Is your child ready to hit the pool? Laura Miller chats to some of Hong Kong’s top swimming coaches for the low-down on swimming lessons.
Living in Asia, where almost any body of water is an inviting playground for most of the year, parents spend a lot of energy planning swimming lessons for their children. This focus on learning to swim is completely understandable. According to the World Health Organization, children under five years of age have the highest drowning mortality rates worldwide. In China, drowning is the leading cause of death from injury in children aged one to 14 years, and even in Australia, one of the most swim-savvy nations in the world, drowning is the leading cause of death from injury in children aged one to three years.
Yet we don’t want our children to learn to swim just for their own safety: Swimming is a fun, exhilarating and healthy pastime, and the more confident and competent a child is in the water, the more enjoyment they get out of it. After a recent holiday in Sri Lanka however, I realised that confidence and competence do not always go hand in hand. With a swimming pool and lagoon to choose from, my almost-three-year-old gained confidence in the water at a rapid
rate. By day five, she was throwing herself in from the top step shouting, “Cannonball!” This was extremely entertaining to watch. What wasn’t so entertaining was on day eight when she didn’t want to wear her inflatable armbands any more so she could “go underwater more easily” – and discovered she could remove them herself. We arrived back in Hong Kong determined to capitalise on her confidence in the water, and to get her swimming unaided as soon as possible. Chatting to Hong Kong’s swimming experts – Andrew of Innate Fitness; Katie of Dragon Swim Centre; Sharon of Platypus Aquatics; and Karen of Float Plus Swimming – couldn’t have been better timed.
How young is it possible for children to swim unaided?
Sharon says: It depends on what you wish to classify as “swim”. We have many children who, at two years, are able to independently swim using an underwater dog-paddle for about two metres to get to the side and climb out of the pool. Even some of the toddlers as young as 18 months can manage a small dog-paddle from the parent to the wall. If you mean formal swimming with strokes, then we have some three-year-olds who are able to swim breaststroke and crawl for short distances, some up to about five metres.
When should lessons start?
Andrew says: The earlier the better. Before six months, babies
still have an innate affinity for water as a result of life in the
womb. Build on this to generate enthusiasm for water: In the bath,
pour (soap-free) water over your baby’s head to get him comfortable
having his eyes and ears in water.
Katie says: Once a baby has had his first immunisations he can start lessons. If you have your own pool, I’d feel happy putting him in from six weeks. For public pools, I’d recommend three months.

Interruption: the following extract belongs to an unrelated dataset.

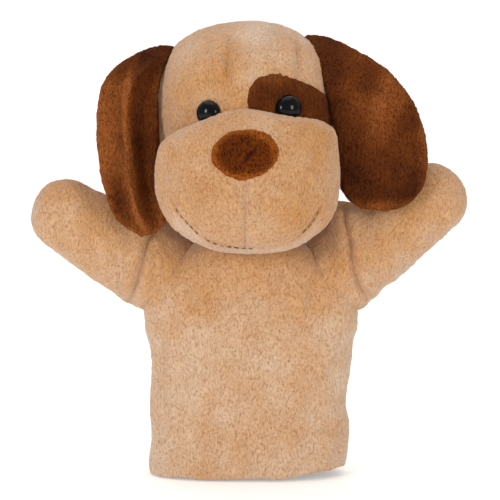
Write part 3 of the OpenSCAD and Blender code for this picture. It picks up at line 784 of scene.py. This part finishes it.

Sharon says: Infant Aquatics recommends beginning formal lessons in a class situation from six months old. We teach “formal” strokes when children are developmentally able to complete the gross motor movements required – around four to five years.
Karen says: Actual stroke work is introduced around four to five years when children have the necessary confidence and balance on the front and back. We work on front crawl and backstroke at the same time. Breaststroke is next, and finally, butterfly.
What do you think about buoyancy aids?
Andrew says: Use what works to create confidence in water. If children are unhappy without armbands, use them and slowly wean them off by progressing to a noodle under their arms, then to a kickboard held out front. Find the child’s threshold of success and aim to expand that each time they enter the water.
Katie says: Armbands have their place, as they can give children
independence and keep them upright in water. They do restrict arm
movement however, and for lessons they are a no-no. Children must
recognise that swimming unassisted is their goal.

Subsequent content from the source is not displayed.